The trail here was well defined and the route was suddenly significantly more pleasant. I followed the trail, skirting the unnamed peak of 10,900′, which would actually be the high point for the day. I decided to skip the summit, with under 1,000′ of prominence, it would not be a peak I would need to return for.

Coyote Peaks.

The trail began a sandy descent down to the saddle with Coyote Peaks, the eastern summit being the higher of the two. Similar to Peak 10,900′, I decided to skip the bonus tag of Coyote Peaks West, skirting the south face across some cliff bands to the connecting saddle. From there it was straightforward class 3 scrambling to the summit, topping out at about 2:30 PM and taking about 3 hours from Angora.

Final scramble from the saddle between the two Coyote Peaks.
Upper summit ridge.

The summit register for Coyote Peaks East was even older, dating back to 1964 with many of the same names in the final few pages. The views from the summit were much better than on Angora, with a close up look of Mineral King and Farewell Gap to the north and the Whitney region in better view to the northeast. I took a short break and polished off the rest of my lunch before starting the long descent back to the trailhead.

View south to 10,900′.
View to the northwest.
View to the north and Mineral King area.
View to the northeast and Whitney region.
View to the east, Olancha far right.
Summit benchmark.
Summit register, first page.

Dropping off Coyote Peaks East, I decided that going up and over the West summit would actually be a bit faster than the sandy traverse, so I went up and over the bonus summit, not breaking stride as I passed over the high point. After the summit break, I had a bit more energy to regain the trail around 10,900′, again passing on the bonus peak as I hoped to at least get back to the bridge over the Little Kern River by sunset, not wanting to bushwack in the dark with my cell phone flashlight as my only light source. The traverse back to the saddle above Grasshopper Creek was uneventful, with the biggest question of the day now ahead of me- how far could I follow the trail back to Deep Creek before it disappeared into burn scar and thicket.
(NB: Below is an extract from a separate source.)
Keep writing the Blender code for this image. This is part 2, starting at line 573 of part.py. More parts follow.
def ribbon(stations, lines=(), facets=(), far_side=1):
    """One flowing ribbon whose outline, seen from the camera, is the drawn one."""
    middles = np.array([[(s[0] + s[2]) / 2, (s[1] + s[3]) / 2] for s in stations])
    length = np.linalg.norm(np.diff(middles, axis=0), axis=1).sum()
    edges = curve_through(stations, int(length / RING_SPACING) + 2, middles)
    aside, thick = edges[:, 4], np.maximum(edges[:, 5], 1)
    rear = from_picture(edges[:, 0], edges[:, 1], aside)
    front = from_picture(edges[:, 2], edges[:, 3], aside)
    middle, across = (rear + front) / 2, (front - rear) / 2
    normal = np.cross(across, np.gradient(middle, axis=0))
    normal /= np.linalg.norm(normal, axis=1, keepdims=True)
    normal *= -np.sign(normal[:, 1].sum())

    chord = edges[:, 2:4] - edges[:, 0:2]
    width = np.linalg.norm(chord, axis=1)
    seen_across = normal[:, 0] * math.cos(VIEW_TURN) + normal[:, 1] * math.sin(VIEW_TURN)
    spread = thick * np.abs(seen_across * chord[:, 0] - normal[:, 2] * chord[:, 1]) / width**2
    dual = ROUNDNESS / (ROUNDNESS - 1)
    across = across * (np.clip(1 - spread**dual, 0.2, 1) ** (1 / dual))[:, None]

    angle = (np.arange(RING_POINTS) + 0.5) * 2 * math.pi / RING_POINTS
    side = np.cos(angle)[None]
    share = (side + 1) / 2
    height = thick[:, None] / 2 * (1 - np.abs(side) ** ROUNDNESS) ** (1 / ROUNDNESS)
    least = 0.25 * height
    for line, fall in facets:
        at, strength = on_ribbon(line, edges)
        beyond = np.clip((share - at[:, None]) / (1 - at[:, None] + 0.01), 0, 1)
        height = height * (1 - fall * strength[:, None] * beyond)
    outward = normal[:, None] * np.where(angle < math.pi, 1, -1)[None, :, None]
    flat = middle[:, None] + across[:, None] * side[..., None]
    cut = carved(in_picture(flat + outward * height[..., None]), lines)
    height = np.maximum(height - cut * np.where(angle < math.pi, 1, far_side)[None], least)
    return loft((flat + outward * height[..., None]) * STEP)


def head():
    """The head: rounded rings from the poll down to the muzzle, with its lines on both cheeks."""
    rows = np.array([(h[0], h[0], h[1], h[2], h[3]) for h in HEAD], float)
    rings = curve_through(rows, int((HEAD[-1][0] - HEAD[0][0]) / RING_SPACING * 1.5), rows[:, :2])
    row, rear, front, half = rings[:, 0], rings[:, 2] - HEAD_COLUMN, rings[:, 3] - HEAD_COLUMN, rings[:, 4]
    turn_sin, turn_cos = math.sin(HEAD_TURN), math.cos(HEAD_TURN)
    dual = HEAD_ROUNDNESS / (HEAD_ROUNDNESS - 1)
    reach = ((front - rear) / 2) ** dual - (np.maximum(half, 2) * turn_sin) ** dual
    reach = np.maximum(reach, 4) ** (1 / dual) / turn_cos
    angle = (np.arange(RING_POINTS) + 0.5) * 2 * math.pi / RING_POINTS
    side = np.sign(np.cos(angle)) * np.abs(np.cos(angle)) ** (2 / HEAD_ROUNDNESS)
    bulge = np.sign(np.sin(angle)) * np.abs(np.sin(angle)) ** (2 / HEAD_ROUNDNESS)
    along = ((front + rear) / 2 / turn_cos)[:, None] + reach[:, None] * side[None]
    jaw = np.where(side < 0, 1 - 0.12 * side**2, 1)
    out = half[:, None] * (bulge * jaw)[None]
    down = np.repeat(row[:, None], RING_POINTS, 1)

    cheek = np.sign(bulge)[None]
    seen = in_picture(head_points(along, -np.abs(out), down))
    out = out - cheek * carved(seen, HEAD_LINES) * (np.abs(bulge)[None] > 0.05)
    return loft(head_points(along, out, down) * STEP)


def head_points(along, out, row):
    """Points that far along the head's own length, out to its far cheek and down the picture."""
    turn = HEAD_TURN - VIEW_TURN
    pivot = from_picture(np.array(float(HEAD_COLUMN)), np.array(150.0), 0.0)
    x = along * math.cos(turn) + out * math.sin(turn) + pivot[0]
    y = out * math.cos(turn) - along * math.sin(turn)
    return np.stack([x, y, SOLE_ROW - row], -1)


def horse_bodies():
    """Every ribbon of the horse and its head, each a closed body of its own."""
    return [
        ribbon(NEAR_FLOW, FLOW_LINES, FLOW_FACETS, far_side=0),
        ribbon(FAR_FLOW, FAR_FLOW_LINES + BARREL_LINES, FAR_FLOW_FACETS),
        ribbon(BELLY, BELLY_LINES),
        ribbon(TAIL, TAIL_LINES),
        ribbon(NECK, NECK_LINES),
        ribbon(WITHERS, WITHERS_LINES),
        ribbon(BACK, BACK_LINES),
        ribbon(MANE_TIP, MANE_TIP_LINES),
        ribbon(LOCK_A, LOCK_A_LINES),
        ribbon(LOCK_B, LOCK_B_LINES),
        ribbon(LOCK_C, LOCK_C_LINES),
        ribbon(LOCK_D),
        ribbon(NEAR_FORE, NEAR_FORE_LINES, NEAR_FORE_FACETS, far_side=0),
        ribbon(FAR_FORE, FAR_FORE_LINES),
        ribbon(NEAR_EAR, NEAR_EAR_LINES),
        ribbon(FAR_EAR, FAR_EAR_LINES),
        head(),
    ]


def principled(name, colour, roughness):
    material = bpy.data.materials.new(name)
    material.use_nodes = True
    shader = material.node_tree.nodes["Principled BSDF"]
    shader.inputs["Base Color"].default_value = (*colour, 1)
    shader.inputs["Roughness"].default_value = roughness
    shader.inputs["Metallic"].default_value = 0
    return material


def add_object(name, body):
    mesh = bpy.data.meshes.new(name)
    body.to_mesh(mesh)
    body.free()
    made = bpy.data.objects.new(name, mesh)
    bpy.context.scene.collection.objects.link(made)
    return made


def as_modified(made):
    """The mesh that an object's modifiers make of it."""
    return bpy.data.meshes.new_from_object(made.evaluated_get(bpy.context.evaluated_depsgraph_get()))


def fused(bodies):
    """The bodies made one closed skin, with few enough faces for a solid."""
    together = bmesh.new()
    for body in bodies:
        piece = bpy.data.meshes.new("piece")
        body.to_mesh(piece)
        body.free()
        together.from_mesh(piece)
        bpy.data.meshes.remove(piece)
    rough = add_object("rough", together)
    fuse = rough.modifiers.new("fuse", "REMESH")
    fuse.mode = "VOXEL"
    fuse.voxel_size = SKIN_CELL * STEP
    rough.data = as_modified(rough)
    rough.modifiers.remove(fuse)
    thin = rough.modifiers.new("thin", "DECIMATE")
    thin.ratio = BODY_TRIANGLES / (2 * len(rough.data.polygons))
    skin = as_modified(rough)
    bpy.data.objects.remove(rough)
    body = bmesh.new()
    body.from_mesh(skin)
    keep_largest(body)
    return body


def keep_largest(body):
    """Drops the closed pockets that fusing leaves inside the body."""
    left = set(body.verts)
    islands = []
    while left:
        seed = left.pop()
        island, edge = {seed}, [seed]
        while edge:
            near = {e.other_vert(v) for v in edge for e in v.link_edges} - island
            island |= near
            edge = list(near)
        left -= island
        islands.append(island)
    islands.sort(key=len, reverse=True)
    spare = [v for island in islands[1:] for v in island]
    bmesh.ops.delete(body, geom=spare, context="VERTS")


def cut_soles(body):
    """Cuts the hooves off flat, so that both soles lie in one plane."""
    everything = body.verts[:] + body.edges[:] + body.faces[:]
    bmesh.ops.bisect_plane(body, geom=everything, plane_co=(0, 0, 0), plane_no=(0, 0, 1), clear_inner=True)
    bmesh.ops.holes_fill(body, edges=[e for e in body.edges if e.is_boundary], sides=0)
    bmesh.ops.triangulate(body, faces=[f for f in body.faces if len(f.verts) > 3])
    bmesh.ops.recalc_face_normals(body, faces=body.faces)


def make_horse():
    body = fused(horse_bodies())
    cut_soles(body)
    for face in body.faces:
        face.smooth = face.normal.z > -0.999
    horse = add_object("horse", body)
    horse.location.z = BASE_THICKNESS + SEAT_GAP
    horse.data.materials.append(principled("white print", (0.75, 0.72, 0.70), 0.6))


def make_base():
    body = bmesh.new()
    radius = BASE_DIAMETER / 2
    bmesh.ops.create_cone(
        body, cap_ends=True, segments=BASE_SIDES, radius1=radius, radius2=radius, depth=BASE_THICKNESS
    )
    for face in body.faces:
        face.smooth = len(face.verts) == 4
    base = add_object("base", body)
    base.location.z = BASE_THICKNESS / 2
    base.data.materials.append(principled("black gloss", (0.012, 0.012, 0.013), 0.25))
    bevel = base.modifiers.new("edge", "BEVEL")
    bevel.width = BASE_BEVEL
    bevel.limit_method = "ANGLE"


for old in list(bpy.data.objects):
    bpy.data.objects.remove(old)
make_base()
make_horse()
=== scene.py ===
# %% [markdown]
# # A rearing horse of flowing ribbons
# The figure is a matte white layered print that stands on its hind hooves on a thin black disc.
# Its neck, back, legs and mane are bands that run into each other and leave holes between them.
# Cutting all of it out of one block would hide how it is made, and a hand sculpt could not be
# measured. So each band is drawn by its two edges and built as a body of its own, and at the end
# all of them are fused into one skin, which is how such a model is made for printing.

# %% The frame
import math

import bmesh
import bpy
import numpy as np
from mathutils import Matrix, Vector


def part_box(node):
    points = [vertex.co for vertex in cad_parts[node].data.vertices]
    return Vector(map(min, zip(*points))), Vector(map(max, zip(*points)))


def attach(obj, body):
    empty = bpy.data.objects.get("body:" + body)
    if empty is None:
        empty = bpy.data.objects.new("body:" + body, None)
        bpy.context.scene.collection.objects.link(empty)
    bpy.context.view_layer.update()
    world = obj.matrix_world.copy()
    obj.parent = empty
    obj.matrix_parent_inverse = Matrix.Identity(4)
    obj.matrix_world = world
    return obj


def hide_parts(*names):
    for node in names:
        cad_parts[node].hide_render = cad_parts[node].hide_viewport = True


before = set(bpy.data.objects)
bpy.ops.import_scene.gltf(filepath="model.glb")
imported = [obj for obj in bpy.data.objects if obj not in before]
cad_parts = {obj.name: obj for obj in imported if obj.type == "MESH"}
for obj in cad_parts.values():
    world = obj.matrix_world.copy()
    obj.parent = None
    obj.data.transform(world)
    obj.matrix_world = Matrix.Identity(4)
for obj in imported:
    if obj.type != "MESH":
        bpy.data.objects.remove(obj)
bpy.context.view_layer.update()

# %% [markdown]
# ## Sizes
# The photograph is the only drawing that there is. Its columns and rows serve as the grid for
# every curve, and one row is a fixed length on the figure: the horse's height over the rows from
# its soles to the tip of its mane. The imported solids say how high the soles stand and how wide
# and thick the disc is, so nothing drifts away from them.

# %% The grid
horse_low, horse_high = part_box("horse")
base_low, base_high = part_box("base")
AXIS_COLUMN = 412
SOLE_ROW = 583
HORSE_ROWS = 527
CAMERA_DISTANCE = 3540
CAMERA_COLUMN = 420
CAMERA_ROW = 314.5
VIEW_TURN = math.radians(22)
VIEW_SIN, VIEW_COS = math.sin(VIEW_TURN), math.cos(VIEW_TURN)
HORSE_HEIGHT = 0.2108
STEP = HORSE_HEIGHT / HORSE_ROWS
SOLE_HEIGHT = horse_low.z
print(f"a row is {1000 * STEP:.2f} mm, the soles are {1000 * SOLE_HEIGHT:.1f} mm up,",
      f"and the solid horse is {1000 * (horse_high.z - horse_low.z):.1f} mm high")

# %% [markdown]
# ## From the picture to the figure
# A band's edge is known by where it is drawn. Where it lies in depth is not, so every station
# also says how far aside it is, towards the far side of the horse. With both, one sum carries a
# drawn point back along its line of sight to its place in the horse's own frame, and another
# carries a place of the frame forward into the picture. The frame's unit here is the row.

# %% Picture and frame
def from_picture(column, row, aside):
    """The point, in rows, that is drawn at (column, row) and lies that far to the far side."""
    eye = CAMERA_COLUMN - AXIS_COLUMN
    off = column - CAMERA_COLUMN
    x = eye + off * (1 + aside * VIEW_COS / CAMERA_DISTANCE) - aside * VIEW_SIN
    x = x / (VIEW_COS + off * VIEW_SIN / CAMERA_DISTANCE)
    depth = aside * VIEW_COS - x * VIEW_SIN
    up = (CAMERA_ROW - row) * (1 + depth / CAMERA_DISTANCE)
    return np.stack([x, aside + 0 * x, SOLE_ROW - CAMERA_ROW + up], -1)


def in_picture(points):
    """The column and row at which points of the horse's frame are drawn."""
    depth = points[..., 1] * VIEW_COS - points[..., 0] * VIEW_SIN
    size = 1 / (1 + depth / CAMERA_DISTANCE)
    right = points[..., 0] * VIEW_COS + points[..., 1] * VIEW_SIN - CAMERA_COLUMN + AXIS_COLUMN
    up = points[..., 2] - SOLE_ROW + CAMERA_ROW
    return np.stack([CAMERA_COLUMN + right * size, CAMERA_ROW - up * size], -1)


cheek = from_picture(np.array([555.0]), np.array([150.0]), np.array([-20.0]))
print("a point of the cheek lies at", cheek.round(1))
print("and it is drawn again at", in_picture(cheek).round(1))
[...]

The answer was- not long. I was able to follow it intermittently for about 1 mile before losing it completely around 9,600′.

Trail disappears reentering the burn area.
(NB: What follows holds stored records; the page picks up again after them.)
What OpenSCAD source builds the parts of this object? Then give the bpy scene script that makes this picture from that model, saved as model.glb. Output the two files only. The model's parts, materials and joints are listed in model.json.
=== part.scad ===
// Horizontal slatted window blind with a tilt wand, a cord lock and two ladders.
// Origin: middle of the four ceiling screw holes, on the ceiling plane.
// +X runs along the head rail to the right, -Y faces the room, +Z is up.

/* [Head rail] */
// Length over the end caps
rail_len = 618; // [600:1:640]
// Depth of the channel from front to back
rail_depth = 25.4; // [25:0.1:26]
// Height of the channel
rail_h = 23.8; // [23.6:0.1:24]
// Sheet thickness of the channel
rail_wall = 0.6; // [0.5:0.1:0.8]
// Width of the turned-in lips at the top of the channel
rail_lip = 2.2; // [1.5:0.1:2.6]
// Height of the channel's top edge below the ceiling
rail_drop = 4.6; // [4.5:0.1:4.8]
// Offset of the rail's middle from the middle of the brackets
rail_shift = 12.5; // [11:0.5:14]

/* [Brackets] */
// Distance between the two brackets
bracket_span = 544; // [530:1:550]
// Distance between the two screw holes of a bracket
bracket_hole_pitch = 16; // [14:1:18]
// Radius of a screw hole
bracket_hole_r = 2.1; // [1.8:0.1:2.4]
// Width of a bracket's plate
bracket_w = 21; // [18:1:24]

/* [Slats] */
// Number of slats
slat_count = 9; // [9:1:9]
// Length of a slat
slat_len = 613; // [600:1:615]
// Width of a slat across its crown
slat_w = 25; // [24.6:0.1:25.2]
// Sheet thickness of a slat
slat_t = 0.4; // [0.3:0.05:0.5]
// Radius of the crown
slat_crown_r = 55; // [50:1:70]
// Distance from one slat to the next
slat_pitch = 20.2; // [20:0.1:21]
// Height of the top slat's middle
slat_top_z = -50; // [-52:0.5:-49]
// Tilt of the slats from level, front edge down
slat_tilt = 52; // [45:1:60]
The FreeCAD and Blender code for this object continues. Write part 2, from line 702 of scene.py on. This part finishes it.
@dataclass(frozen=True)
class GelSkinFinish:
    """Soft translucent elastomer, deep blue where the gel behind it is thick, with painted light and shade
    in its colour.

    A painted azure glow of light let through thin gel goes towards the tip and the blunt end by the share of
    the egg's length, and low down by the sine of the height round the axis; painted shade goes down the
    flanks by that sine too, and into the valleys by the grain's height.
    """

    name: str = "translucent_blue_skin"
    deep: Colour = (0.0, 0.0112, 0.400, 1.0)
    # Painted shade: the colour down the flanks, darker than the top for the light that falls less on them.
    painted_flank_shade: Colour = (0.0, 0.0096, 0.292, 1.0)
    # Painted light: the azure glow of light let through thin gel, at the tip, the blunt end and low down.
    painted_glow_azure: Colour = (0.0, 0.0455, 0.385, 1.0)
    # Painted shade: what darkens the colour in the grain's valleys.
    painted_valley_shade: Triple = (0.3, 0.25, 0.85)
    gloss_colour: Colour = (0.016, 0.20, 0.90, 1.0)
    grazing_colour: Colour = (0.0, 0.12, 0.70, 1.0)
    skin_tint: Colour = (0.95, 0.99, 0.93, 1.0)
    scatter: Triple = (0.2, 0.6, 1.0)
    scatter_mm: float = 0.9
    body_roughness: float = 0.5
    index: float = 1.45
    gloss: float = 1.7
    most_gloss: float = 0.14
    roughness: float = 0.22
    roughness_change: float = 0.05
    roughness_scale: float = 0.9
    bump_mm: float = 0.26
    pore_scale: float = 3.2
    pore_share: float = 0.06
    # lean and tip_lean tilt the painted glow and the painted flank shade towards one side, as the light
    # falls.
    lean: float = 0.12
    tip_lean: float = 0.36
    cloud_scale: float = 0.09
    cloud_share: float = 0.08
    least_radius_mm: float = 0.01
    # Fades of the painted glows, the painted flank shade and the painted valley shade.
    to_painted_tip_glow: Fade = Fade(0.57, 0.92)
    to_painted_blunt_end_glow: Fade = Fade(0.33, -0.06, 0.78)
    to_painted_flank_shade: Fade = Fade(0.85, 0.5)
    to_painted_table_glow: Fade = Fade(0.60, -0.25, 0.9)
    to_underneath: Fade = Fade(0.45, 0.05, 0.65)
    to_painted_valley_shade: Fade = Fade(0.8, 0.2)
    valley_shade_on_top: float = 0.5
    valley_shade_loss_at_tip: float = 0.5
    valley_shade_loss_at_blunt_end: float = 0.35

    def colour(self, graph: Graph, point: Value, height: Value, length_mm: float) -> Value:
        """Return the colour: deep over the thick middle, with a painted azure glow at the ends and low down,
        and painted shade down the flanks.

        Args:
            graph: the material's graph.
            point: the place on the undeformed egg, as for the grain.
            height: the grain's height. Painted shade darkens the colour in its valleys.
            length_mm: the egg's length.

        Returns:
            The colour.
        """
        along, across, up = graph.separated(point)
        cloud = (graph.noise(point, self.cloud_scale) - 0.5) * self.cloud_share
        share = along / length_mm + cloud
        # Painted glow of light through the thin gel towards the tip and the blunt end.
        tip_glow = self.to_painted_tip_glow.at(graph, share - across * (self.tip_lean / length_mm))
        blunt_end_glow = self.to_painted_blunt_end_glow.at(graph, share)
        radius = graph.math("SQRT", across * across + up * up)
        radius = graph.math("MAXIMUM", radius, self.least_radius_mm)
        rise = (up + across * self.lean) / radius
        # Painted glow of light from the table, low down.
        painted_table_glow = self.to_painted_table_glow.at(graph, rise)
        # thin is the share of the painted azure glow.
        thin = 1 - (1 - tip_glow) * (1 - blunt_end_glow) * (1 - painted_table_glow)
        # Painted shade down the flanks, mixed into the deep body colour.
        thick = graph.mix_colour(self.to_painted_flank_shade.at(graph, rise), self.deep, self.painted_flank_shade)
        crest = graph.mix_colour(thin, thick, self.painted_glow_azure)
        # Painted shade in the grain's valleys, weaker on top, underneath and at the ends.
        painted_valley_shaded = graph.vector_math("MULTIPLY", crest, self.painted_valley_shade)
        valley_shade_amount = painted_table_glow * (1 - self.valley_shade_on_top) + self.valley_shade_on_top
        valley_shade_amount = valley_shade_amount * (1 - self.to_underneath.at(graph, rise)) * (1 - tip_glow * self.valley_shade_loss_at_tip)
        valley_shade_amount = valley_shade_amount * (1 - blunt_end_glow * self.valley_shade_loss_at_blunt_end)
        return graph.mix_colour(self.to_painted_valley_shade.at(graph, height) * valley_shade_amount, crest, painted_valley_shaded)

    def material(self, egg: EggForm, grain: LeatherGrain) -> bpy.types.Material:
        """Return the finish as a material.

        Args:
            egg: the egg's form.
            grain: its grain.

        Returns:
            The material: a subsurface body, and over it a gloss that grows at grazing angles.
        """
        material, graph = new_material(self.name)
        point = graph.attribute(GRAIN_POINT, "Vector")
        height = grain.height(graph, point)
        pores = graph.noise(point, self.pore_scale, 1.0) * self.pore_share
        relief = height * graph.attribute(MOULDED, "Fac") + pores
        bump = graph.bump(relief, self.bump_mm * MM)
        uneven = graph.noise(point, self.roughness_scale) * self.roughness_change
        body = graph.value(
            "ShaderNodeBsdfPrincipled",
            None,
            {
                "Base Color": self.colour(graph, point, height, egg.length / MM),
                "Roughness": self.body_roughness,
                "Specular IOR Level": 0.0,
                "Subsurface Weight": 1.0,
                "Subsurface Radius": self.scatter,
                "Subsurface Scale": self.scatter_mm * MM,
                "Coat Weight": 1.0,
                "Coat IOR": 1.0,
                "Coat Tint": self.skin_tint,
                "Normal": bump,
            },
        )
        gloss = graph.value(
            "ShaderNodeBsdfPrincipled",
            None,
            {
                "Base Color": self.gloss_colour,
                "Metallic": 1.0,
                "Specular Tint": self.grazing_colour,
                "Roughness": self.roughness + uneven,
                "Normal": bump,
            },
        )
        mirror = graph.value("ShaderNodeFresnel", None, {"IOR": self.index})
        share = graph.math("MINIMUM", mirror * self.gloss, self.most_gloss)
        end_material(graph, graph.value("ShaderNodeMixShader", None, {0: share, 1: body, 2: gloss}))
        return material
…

Without the trail, there was little reason to try and follow the topo, and I took a direct line downslope, aiming for the creek just above where I left it on the ascent. This actually worked out incredibly well, finding a line with minimal burn and great sand and pine duff to plunge step down. I hit Deep Creek at a small meadow and followed it a bit further to the worst section of the burned out area, intersecting my ascent route and stopping to filter water for the first time since that morning. I was now close to 13 hours into my day with about 8 miles to go to get back to the car, a little under half of that through cross country brush. With only about an hour to sunset, I picked up the pace, deciding to parallel Deep Creek as long as possible in hopes of finding a less burned and more direct line back to the Little Kern River Bridge. This worked fairly well, as the creek ran over granite slabs and small pools.
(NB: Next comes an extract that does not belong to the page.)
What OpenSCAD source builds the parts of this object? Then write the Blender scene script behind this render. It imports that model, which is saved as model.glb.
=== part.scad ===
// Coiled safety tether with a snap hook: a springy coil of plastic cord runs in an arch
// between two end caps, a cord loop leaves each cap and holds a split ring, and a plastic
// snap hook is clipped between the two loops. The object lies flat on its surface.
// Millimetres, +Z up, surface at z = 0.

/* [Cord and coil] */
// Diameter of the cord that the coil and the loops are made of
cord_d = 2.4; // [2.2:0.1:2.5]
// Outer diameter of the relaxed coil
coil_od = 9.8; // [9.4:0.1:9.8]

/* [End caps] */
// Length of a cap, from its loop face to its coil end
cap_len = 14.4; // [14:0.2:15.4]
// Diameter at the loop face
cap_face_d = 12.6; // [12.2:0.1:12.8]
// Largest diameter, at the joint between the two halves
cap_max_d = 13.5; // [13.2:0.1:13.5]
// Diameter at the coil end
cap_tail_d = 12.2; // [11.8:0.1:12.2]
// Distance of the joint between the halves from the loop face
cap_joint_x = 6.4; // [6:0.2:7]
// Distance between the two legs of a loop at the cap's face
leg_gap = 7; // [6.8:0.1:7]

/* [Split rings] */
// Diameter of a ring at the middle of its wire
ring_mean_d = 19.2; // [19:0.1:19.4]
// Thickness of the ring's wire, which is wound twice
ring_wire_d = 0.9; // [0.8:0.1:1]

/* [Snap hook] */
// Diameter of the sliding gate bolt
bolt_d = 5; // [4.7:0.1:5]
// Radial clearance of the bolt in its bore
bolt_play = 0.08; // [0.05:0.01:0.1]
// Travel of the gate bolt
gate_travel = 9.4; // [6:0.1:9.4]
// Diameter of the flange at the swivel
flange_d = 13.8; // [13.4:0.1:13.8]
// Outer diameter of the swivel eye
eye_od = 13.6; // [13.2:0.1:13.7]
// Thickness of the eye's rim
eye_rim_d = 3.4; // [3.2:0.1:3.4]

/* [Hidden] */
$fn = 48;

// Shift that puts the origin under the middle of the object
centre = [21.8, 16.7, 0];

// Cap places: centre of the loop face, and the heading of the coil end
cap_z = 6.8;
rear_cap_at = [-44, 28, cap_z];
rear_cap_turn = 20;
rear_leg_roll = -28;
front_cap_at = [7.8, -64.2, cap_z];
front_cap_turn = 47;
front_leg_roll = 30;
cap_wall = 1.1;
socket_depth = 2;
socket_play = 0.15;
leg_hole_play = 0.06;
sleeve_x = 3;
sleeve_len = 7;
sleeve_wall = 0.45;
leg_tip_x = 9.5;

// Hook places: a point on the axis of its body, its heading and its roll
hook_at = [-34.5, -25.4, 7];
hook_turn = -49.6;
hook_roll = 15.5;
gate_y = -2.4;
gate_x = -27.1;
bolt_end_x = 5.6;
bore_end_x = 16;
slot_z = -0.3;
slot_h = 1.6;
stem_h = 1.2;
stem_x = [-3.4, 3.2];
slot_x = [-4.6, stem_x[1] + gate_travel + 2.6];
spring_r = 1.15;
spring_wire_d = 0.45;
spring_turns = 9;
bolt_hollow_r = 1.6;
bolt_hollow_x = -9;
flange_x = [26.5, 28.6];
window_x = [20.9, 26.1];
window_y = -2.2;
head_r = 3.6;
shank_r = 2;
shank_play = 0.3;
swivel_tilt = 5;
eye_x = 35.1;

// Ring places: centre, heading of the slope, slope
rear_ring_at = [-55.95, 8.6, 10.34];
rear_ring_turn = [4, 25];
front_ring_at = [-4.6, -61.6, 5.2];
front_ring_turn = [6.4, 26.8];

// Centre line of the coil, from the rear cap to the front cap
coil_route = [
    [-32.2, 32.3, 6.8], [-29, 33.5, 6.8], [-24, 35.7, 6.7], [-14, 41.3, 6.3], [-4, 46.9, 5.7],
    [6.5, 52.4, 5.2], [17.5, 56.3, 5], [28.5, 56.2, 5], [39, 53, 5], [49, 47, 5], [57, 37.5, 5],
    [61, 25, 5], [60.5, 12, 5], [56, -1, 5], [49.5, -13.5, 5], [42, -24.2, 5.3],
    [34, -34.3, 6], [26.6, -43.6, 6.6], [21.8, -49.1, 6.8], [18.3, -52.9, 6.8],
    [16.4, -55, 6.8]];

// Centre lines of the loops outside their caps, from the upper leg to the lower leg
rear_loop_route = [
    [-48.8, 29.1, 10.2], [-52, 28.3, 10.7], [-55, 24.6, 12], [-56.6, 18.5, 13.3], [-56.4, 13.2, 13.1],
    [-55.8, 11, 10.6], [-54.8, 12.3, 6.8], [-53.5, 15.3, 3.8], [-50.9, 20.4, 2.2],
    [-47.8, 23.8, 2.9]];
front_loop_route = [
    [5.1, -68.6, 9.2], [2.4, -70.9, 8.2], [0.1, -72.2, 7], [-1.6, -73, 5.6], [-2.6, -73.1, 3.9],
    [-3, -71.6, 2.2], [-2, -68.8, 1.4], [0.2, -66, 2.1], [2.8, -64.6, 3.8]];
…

Granite pools along Deep Creek.

I trended above the creek to the east to pick up my ascent track above Point 6162′, and followed this as best I could just as I began to lose the last bits of light, the sun dipping into a layer of clouds to the west. I was almost back to the trail in faint light when a juvenile rattlesnake made itself known just a few feet from where I stepped, another reason to get back on the trail as quickly as possible.

Sunset, nearly back to the bridge.

From the bridge it was 4.5 miles and 1,800′ of gain to get back to me car, and although almost completely dark, the trail was sandy enough to not need to use my phone for the first half mile. After stumbling on a rock, I pulled out my phone for the rest of the hike out, the 35% remaining battery enough to get me back with juice to spare. I somehow found a second wind in the final stretch, and aside from scaring a lone cow (and in the process myself) in the pitch darkness, the hike out was fast and uneventful, hiking the final 4.5 miles and 1,800′ of gain in 1:45 and finishing the day in 16 hours even. Despite a good deal of suffering, I was pretty pleased with my time, with all my other 30 mile efforts taking several hours longer and this day requiring quite a bit more cross country travel then I had anticipated. I hopped in my car, stopping for In’N’Out in Tulare for a very late dinner before getting home shortly after midnight for work the following morning.

2 thoughts on “Angora Mountain and Coyote Peaks

  1. I’m dreading these two by far the most among my last dozen SPS summits. I was hoping to get around to them this year, but it looks like it’ll be next year instead. 30 miles with buckthorn-whacking, late in the year, for a couple of mediocre peaks… Nice job getting them done with nothing but a phone for light.

    1. Thanks! It was somehow both a little better and significantly worse than I was expecting. Now knowing the conditions, if I were to do it again I would follow my descent track from the bridge to Deep Creek, then try and get cross country on the ridgeline up to Angora as quickly as possible. Descent I would keep the same. Definitely doable.